I never lost sleep wondering how she got on,
but I do remember the poor lad
(though his name escapes me)
who was driven out by a long term of taunting,
who was bullied so bad his family left town.
The rumour was he was gay,
a fact I know now to be untrue or unimportant.
I wasn’t a part of all that,
but I bought into Susie’s smell, her fleas,
the stigma of that eponymous puddle, wet or dry.
Even now her family name’s distasteful in my mouth.
I like to think I’m kind,
but Golding’s got a point: kids can be shits.
Thirty years too late her name’s stuck in my brain.
I stare up at the blank ceiling
imagining I can remember her face; find I can’t.
(2012)
The Moth & The New Moon
The paper globe rattles, rustles and falls silent.

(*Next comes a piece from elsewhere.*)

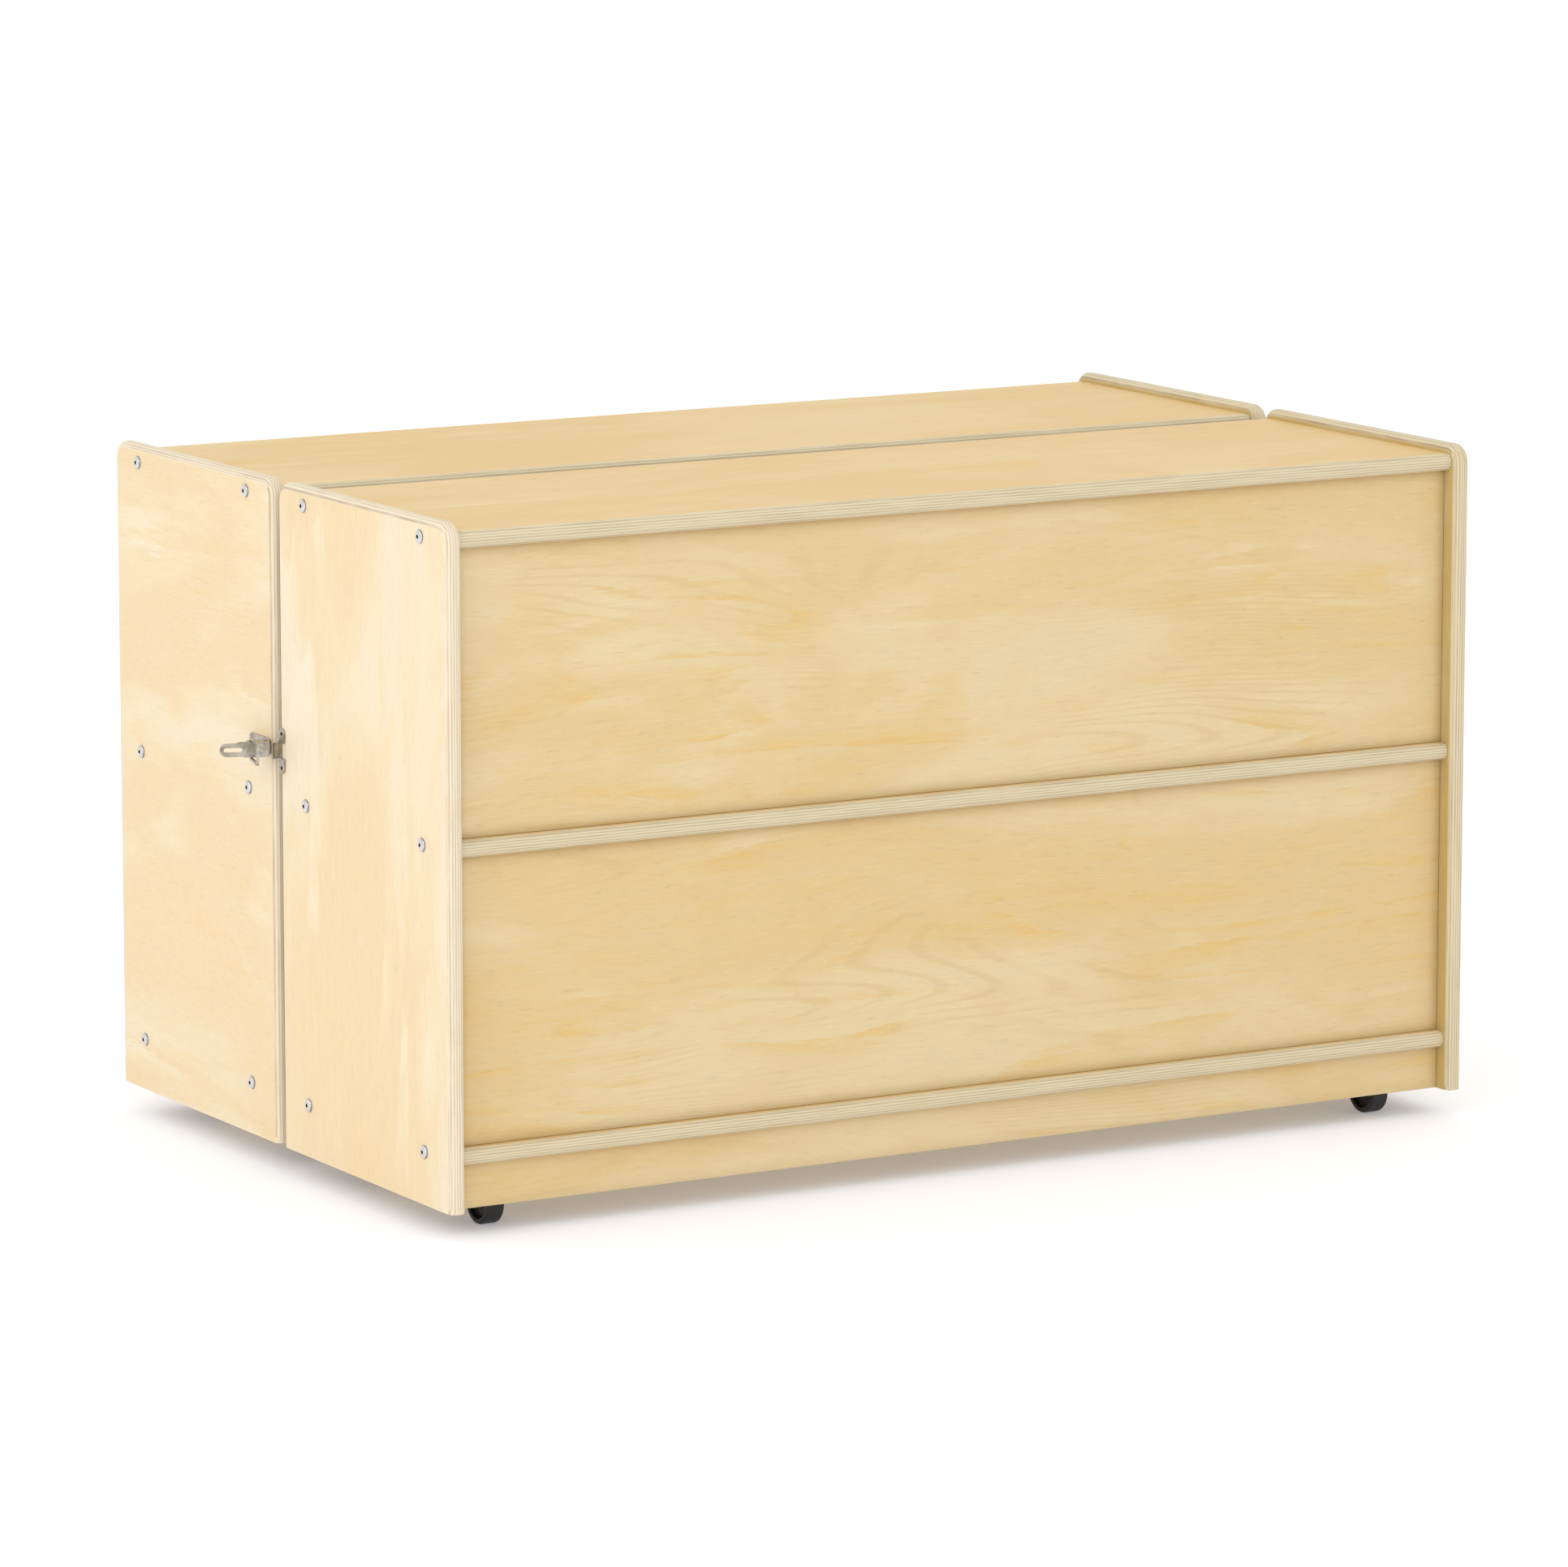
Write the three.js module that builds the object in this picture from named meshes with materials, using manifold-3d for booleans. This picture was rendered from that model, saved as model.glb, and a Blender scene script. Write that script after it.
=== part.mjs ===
// Folding mobile storage cabinet in birch plywood, closed: two open-fronted halves stand face to face,
// hinged together at the right end and held shut by a toggle latch across the joint at the left end.
// Millimetres, +Z up. X runs along the cabinet, Y across it (near half at -Y, far half at +Y).
// The origin is on the floor, under the middle of the whole object's box.

import * as THREE from 'three';
import { mergeVertices } from 'three/addons/utils/BufferGeometryUtils.js';
import Module from 'manifold-3d';

const wasm = await Module();
wasm.setup();

// ---- Driving dimensions -------------------------------------------------------------------------

const LENGTH = 1219;              // over the outer faces of the side panels
const DEPTH = 760;                // over both halves, closed
const HEIGHT = 724;               // floor to the top edge of the side panels
const FLOOR_GAP = 29;             // floor to the bottom edge of the panels
const JOINT_GAP = 12;             // between the two halves
const PLY = 18;                   // side panels, top boards and shelves
const THIN_PLY = 12;              // back panels and kick boards
const TOUCH = 0.3;                // gap kept between pieces that touch
const EDGE_ROUND = 8;             // rounded edges of the plywood
const SIDE_CORNER = 20;           // corner radius of a side panel, seen from the end

const SIDE_RISE = 10;             // side panel above the top board
const MIDDLE_TOP = 404.5;         // top face of the middle shelf above the floor
const BOTTOM_TOP = 92.5;          // top face of the bottom shelf above the floor
const BOARD_INSET_OUT = 9.5;      // board's outer edge behind the side panel's outer edge
const BOARD_INSET_IN = 9.5;       // board's inner edge behind the side panel's inner edge
const BACK_INSET = 22;            // back panel's face behind the side panel's outer edge

const WHEEL_RADIUS = 25;
const WHEEL_WIDTH = 20;
const WHEEL_BORE = 3.4;
const AXLE_RADIUS = 3;
const CASTER_TRAIL = 20;          // wheel centre behind the swivel axis
const CASTER_INSET_X = 74;        // swivel axis in from the end of the cabinet
const CASTER_OUTER_Y = 291;       // swivel axes from the middle of the cabinet
const CASTER_INNER_Y = 75;
const FORK_PLATE = 2.5;           // sheet the fork is pressed from
const FORK_INSIDE = 23;           // between the fork's two legs
const FORK_TOP = 65;
const CASTER_PLATE = 2.3;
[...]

This is my study. This is late in the evening.
I look at the me looking back at me from the window.
From behind him endless blackness looks in on both of us.
The lampshade bursts back into brief life.
Dry paper shaking. A black-grey flutter inside.
I wonder how moths were before the lightbulb.
How did they feel unable to get to their goal,
the old bright moon untouched in orbit?
Is life more fulfilling these days, these nights
when the light’s within their wingbeats’ reach?
No moth knew this stark white warmth before.
The paper ball rattles, rustles and falls silent.
(2011)
Spider, In One Movement
I watch this fragile spider walk the bath –
her circumnavigating threads of legs,
with black-patched kneecaps, delicate
and unlikely, and one short – one lost.
Inside her tiny brain there is a pattern:
a walking pattern, the order of those legs –
always eight steps – locked in a subroutine
she cannot change or will not change about –
so as she walks with each eighth step she dips,
leans backwards to the stumpy side and pauses –
her phantom leg, perhaps, takes up the strain.
But she gets about alright, notwithstanding.